Lease agreement is a noun phrase with roots that stretch back through Old French and Latin, tracing to the word “laxare,” meaning to loosen or release, which evolved through Old French “laissier,” meaning to let or leave, before entering English property law as “lease.” The journey from that etymological origin to its modern legal meaning is conceptually coherent: a lease is the owner’s act of releasing the right to occupy a property to someone else for a defined period and price, while retaining underlying ownership. The document that governs that arrangement is the lease agreement, sometimes called a rental agreement, tenancy agreement, or leasehold contract depending on the jurisdiction and context. Its antonyms or contrasting arrangements include at-will tenancy, which lacks a fixed term and can be ended by either party with relatively short notice, and outright purchase, in which ownership itself transfers rather than merely the right to occupy.

At its legal core, a lease agreement is a contract in which a property owner, called the lessor or landlord, grants a tenant, called the lessee, the right to occupy and use a property for a specified period in exchange for regular rent payments. That contractual structure carries a critical implication that both parties benefit from understanding clearly: once signed, the terms of the lease are generally binding on both sides for the full duration of the agreed period, and neither party can unilaterally alter them without the other’s consent. A tenant who signs a 12-month lease at $2,000 per month has secured that rate and that housing for the full term, provided they meet their obligations. The landlord, in turn, cannot raise the rent mid-term, require the tenant to vacate without legal cause, or alter the agreed conditions simply because market circumstances have changed in their favor. That mutual constraint is the foundational purpose of the document.

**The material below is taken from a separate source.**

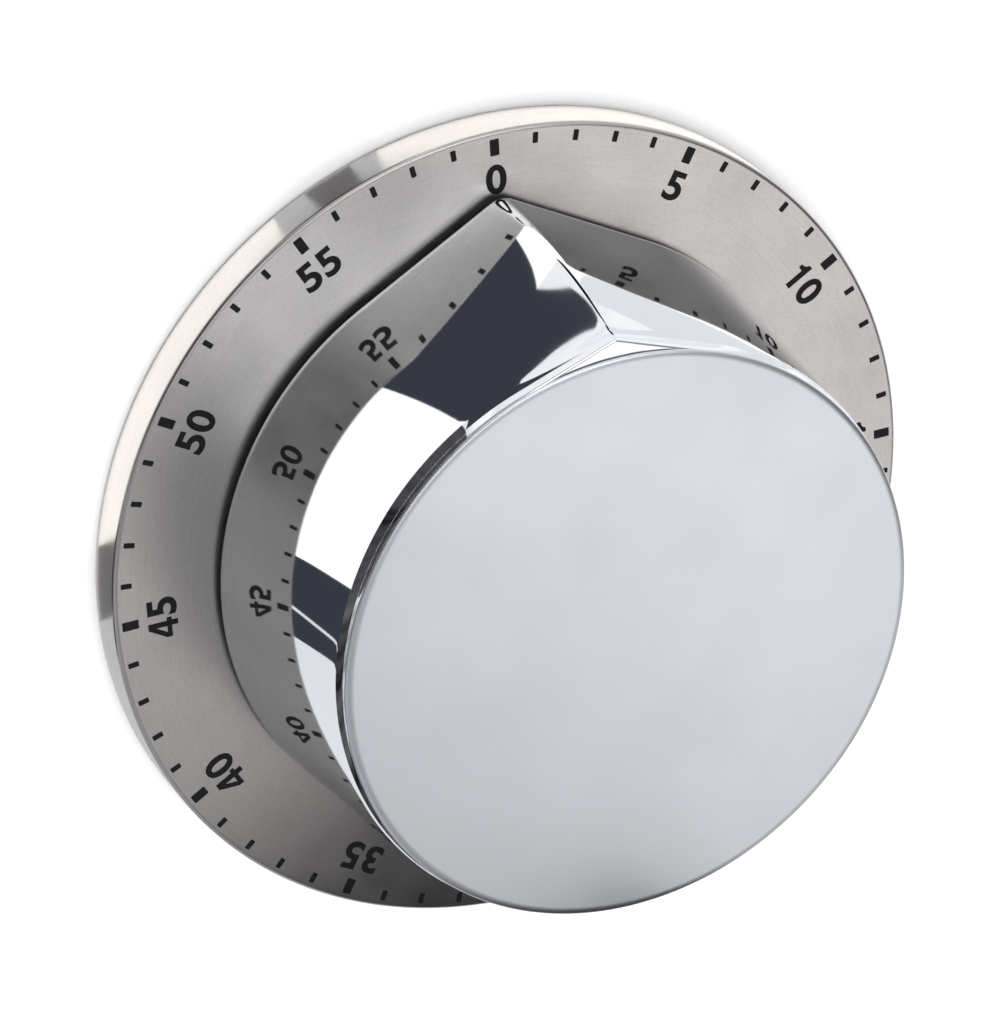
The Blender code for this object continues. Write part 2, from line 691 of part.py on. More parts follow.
def make_train(steel, brass):
    half_leaf = 180 / LEAVES
    second_axis = make_axis("second_axis", SECOND)
    make_arbor("second_arbor", steel, second_axis, MAIN_MODULE, (17.3, 18.7),
               bearing(SECOND, MAIN) + half_leaf)
    make_train_wheel("second_wheel", brass, second_axis, SECOND_TEETH, SECOND_MODULE,
                     SECOND_WHEEL_Z, bearing(SECOND, THIRD))
    third_axis = make_axis("third_axis", THIRD)
    make_arbor("third_arbor", steel, third_axis, SECOND_MODULE, (18.7, 19.8),
               bearing(THIRD, SECOND) + half_leaf)
    make_train_wheel("third_wheel", brass, third_axis, THIRD_TEETH, THIRD_MODULE,
                     THIRD_WHEEL_Z, bearing(THIRD, ESCAPE))
    escape_axis = make_axis("escape_axis", ESCAPE)
    make_arbor("escape_arbor", steel, escape_axis, THIRD_MODULE, (15.2, 16.3),
               bearing(ESCAPE, THIRD) + half_leaf)
    make_escape_wheel(brass, escape_axis)


# Escapement --------------------------------------------------------------------------------

def make_escape_wheel(brass, axis):
    """Fifteen raked, pointed teeth."""
    pitch = 360 / ESCAPE_TEETH
    outline = []
    for tooth in range(ESCAPE_TEETH):
        start = tooth * pitch
        outline += [polar(ESCAPE_ROOT, start), polar(ESCAPE_TIP, start + 0.34 * pitch),
                    polar(ESCAPE_TIP, start + 0.44 * pitch)]
    hole = circle(ARBOR_RADIUS + RUN, 12)
    place("escape_wheel", extruded("escape_wheel", [outline, hole], ESCAPE_Z), brass, axis=axis)


def anchor_outline():
    """Anchor drawn about the escape wheel, which lies at the origin, with the staff on +X."""
    tip_half = 3.5
    back, belly, hub = STAFF_DISTANCE + 0.5, STAFF_DISTANCE - 0.7, 1.4
    ends = PALLET_SPAN + tip_half
    near = PALLET_SPAN - tip_half
    outline = [polar(PALLET_RADIUS, -ends)]
    outline += [polar(back, angle) for angle in (-ends, -38, -24, -12)]
    outline += [polar(STAFF_DISTANCE + hub, angle) for angle in (-7, 7)]
    outline += [polar(back, angle) for angle in (12, 24, 38, ends)]
    outline += [polar(PALLET_RADIUS, ends), polar(PALLET_RADIUS, near)]
    outline += [polar(belly, angle) for angle in (near, 32, 18)]
    outline += [polar(STAFF_DISTANCE - hub, angle) for angle in (9, -9)]
    outline += [polar(belly, angle) for angle in (-18, -32, -near)]
    outline.append(polar(PALLET_RADIUS, -near))
    return [(x - STAFF_DISTANCE, y) for x, y in outline]


def make_balance(steel, brass):
    axis = make_axis("balance_axis", STAFF)
    place("balance_staff", turned("balance_staff", arbor_profile(), 12), steel, axis=axis)
    hole = circle(ARBOR_RADIUS + RUN, 12)
    anchor = extruded("pallet_anchor", [anchor_outline(), hole], ESCAPE_Z)
    place("pallet_anchor", anchor, steel, angle=bearing(ESCAPE, STAFF), axis=axis)
    rim = [circle(BALANCE_RADIUS, 32), hole] + window_loops(1.8, BALANCE_RADIUS - 1.2, 2, 1.4, 8)
    place("balance_wheel", extruded("balance_wheel", rim, BALANCE_Z), brass, axis=axis)


# Alarm -------------------------------------------------------------------------------------

def from_hammer(point):
    return (point[0] - HAMMER[0], point[1] - HAMMER[1])


def make_hammer(steel, brass):
    """Arbor with the lever that feels the cam and the arm that strikes the bell."""
    axis = make_axis("hammer_axis", HAMMER)
    arbor = rods("hammer_arbor", HAMMER_ARBOR_RADIUS, (8.8, 23.3), [(0, 0)], 12)
    place("hammer_arbor", arbor, steel, axis=axis)
    hole = circle(HAMMER_ARBOR_RADIUS + RUN, 12)
    tip_ring = CAM_RADIUS + GAP + LEVER_TIP_RADIUS
    tip = from_hammer(polar(tip_ring, LEVER_TIP_ANGLE))
    lever = extruded("trigger_lever", [bar_outline((0, 0), tip, 1.8, LEVER_TIP_RADIUS), hole], CAM_Z)
    place("trigger_lever", lever, steel, axis=axis)
    head_at = from_hammer(polar(HAMMER_HEAD_RING, HAMMER_HEAD_ANGLE))
    rivet_hole = circle(0.6, 10, head_at)
    arm_loops = [bar_outline((0, 0), head_at, 1.7, 1.2), hole, rivet_hole]
    place("hammer_arm", extruded("hammer_arm", arm_loops, HAMMER_ARM_Z), steel, axis=axis)
    make_hammer_head(brass, axis, head_at)


def make_hammer_head(brass, axis, centre):
    """Striker with a rivet through the arm."""
    low, high = HAMMER_ARM_Z
    profile = [(0, 8.4), (1.5, 8.4), (1.5, low - RUN), (0.5, low - RUN), (0.5, high + RUN),
               (1.0, high + RUN), (1.0, high + 0.5), (0, high + 0.5)]
    head = place("hammer_head", turned("hammer_head", profile, 14), brass, axis=axis)
    head.location = (centre[0] * MM, centre[1] * MM, 0)


def make_timer():
    chrome = make_material("polished_chrome", (0.80, 0.81, 0.83), 0.06, 1.0)
    satin = make_material("satin_face", (0.72, 0.75, 0.78), 0.35, 1.0)
    brushed = make_material("brushed_steel", (0.62, 0.60, 0.57), 0.32, 1.0)
    black = make_material("black_plastic", (0.02, 0.02, 0.022), 0.45, 0.0)
    charcoal = make_material("charcoal_plastic", (0.035, 0.035, 0.038), 0.5, 0.0)
    rubber = make_material("foot_rubber", (0.03, 0.03, 0.03), 0.85, 0.0)
    ferrite = make_material("ferrite", (0.08, 0.08, 0.085), 0.6, 0.3)
    zinc = make_material("zinc_plate", (0.66, 0.67, 0.70), 0.3, 1.0)
    brass = make_material("brass", (0.72, 0.55, 0.26), 0.3, 1.0)
    steel = make_material("cut_steel", (0.55, 0.56, 0.58), 0.25, 1.0)
    bell_steel = make_material("bell_steel", (0.60, 0.60, 0.62), 0.2, 1.0)
    spring_steel = make_material("spring_steel", (0.30, 0.32, 0.38), 0.25, 1.0)

    clear_scene()
    make_dial_plate(brushed)
    make_rear_cover(black)
    make_foot_ring(rubber)
    make_magnets(ferrite)
    make_case_screws(zinc)
    make_movement_case(charcoal)
    make_case_lid(charcoal)
    make_bell(bell_steel)
    make_bell_screw(zinc)
    make_plates(brass)
    make_pillars(brass, zinc)
    make_mainspring(spring_steel)
    make_spring_post(steel)

    knob_axis = make_axis("knob_axis", MAIN)
    make_knob_shell(chrome, knob_axis)
    make_knob_face(satin, knob_axis)
    make_knob_hub(brass, knob_axis)
    make_main_arbor(steel, knob_axis)
    make_knob_screw(zinc, knob_axis)
    make_main_wheel(brass, knob_axis)
    make_clutch(spring_steel, knob_axis)
    make_alarm_cam(brass, knob_axis)

    make_train(steel, brass)
    make_balance(steel, brass)
    make_hammer(steel, brass)


make_timer()
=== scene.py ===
"""Looks for a mechanical 60 minute kitchen timer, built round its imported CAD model.

It makes a finer dial pan with printed minutes, a finer polished knob with a satin cap, a ribbed
foot ring and cross head screws, gives every other part a finish of its own, and sets up a pale
studio. Lengths are metres, taken from the model or written in millimetres times MM. Angles are
degrees, anticlockwise from +X seen from above. +Y points to the zero mark.
"""

import json
import math

import bmesh
import bpy
from mathutils import Matrix, Vector


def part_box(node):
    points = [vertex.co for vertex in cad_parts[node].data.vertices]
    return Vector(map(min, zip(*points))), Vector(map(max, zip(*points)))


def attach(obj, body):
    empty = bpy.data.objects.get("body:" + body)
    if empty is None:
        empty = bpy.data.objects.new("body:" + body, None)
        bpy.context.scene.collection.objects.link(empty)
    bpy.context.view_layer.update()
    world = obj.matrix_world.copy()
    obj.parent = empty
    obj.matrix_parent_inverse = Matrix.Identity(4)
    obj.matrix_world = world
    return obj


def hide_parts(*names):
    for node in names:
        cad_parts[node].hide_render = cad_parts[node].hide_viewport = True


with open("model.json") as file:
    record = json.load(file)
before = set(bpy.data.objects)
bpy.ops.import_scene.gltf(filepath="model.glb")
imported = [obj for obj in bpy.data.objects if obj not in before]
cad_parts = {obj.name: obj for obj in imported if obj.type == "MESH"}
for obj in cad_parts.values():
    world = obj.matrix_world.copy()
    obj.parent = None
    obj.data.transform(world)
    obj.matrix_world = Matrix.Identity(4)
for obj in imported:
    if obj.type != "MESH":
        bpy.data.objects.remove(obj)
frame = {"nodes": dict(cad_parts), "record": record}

bl_info = {
    "name": "Kitchen timer looks",
    "version": (1, 0, 0),
    "blender": (4, 5, 0),
    "location": "View3D > Sidebar > Kitchen timer",
    "description": "Fine meshes, finishes and studio for a steel kitchen timer",
    "category": "Object",
}

MM = 0.001
CLEARANCE = 0.3 * MM     # between pieces that rest on each other
MINUTES = 60
LABEL_STEP = 5           # minutes between two numerals
FULL_TURN = 360.0
SMOOTH_ANGLE = 40.0      # edges that turn by more than this stay crisp
FACE_WEIGHT = 90         # how much large faces lead in the even shading
SCREWS = (1, 2, 3)       # in the underside

DIAL_LOW, DIAL_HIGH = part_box("dial_plate")
SHELL_LOW, SHELL_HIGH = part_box("knob_shell")
FACE_LOW, FACE_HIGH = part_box("knob_face")
SEAT = FACE_LOW.z - CLEARANCE   # floor of the recess that takes the cap
CEILING = SEAT - 1.0 * MM       # underside of the knob's top


# Settings ------------------

def setting(name, description, default, **limits):
    return bpy.props.FloatProperty(name=name, description=description, default=default, **limits)


def length_setting(*about):
    return setting(*about, min=0.0, precision=5, unit="LENGTH")


def share_setting(*about):
    return setting(*about, min=0.0, max=1.0, subtype="FACTOR")


def amount_setting(*about):
    return setting(*about, min=0.0)


def angle_setting(name, description, degrees):
    return setting(name, description, math.radians(degrees), subtype="ANGLE")


def colour_setting(name, description, default):
    return bpy.props.FloatVectorProperty(name=name, description=description, default=default,
                                         size=3, min=0.0, max=1.0, subtype="COLOR")


class TimerDialSettings(bpy.types.PropertyGroup):
    sheet: length_setting("Sheet", "Thickness of the steel", 0.7 * MM)
    edge_rounding: length_setting(
        "Edge rounding", "Radius where the dial turns down into its skirt", 0.45 * MM)
    bore: length_setting("Bore", "Radius of the hole under the knob", 12.0 * MM)
    tick_margin: length_setting("Tick margin", "From the ticks to the dial's edge", 0.72 * MM)
    minute_length: length_setting("Minute tick length", "Length of a minute tick", 1.05 * MM)
    minute_width: length_setting("Minute tick width", "Width of a minute tick", 0.52 * MM)
    label_length: length_setting("Main tick length", "Length of a five minute tick", 1.6 * MM)
    label_width: length_setting("Main tick width", "Width of a five minute tick", 0.9 * MM)
    numeral_height: length_setting("Numeral height", "Height of the printed numerals", 2.9 * MM)
    numeral_margin: length_setting(
        "Numeral margin", "From the numerals to the dial's edge", 3.2 * MM)
    print_depth: length_setting("Print depth", "Thickness of the printed ink", 0.02 * MM)
    steel: colour_setting("Steel", "Colour of the dial's steel", (0.54, 0.52, 0.51))
    steel_roughness: share_setting("Steel roughness", "Roughness of the dial's satin", 0.31)
    ink: colour_setting("Ink", "Colour of the printed minutes", (0.004, 0.004, 0.005))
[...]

The specific provisions a lease agreement contains vary by property type, jurisdiction, and the preferences of the parties involved, but most residential lease agreements address a common set of elements: the duration of the tenancy, the rent amount and payment schedule, the security deposit amount and conditions for its return, rules around maintenance responsibilities, policies on subletting and guests, procedures for ending the tenancy, and the conditions under which either party may terminate early. Commercial lease agreements tend to be more complex, often running to dozens of pages and covering topics like permitted use of the space, responsibility for property improvements, and rent escalation clauses tied to inflation indices. Equipment leases apply the same legal framework to physical assets rather than real property. In all cases the structure is the same: one party grants the use of something they own, the other party pays for that use, and the agreement defines what both parties owe each other for the duration.

One nuance worth understanding is the legal threshold at which a written lease becomes not just advisable but required. In many jurisdictions, an oral lease is technically enforceable for short durations, often up to one year, but any tenancy intended to last longer than 12 months must be documented in writing to be legally valid under the Statute of Frauds, a principle of contract law with origins in 17th-century English legislation that has been adopted in some form across most common law jurisdictions. For vacation rental hosts, the lease agreement question typically arises in the context of medium-term stays, longer than the short-term rental threshold but shorter than a standard annual lease, where the appropriate document type and the applicable landlord-tenant protections can vary considerably by local law. Understanding which legal framework governs a particular rental arrangement before drafting or signing any agreement is always the more prudent path. Related terms worth understanding alongside lease agreement include lessor, lessee, security deposit, fixed-term lease, month-to-month agreement, commercial lease, eviction notice, quiet enjoyment, and habitability.